Four hours later, after pictures and hand and foot prints and a hundred kisses, I had to hand him back. He was swaddled in my arms as I said my final earthly goodbyes. We even had the pastor come and say a blessing. It was time. And so I gave my baby boy, my tiny one, back.

The days and weeks that followed, at the funeral home where we made his final arrangements and chose his urn (the silver moon in the first picture is his urn-picked out by his big brother), at home where my arms and heart ached for my baby boy, everywhere and every moment, grief engulfed it all.

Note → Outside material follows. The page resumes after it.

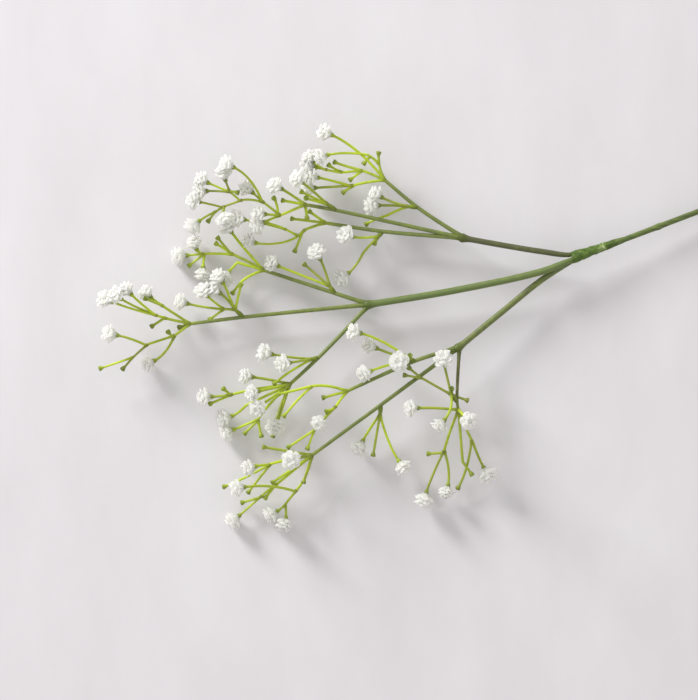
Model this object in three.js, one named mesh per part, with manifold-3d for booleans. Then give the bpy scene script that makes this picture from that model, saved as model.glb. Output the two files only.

But as is promised, darkness did indeed yield to light and the pain did begin to yield to joy. There will always, always, be a longing for him. To hold him again. There will always be a missing piece. I miss him every single day. I dream of him. I physically ache for him. And I will until heaven.

His eyes never opened here. He never took a first breath. Instead, he celebrated those moments in Heaven. And although that realization often feels like a tragedy, it is  actually joy. It is joy because I know the one who holds him. And I know that this place is not my home. And now, even broken and shaken, I trust that I will see him again.

They say grief is simply love transformed. And so Beckett, my love for you is as deep as the ocean, as wide as the sky, as encompassing as the wind, and is as ever present as the stars in the heavens. You my love, are so, so, missed. I love you to heaven and back, to heaven and back.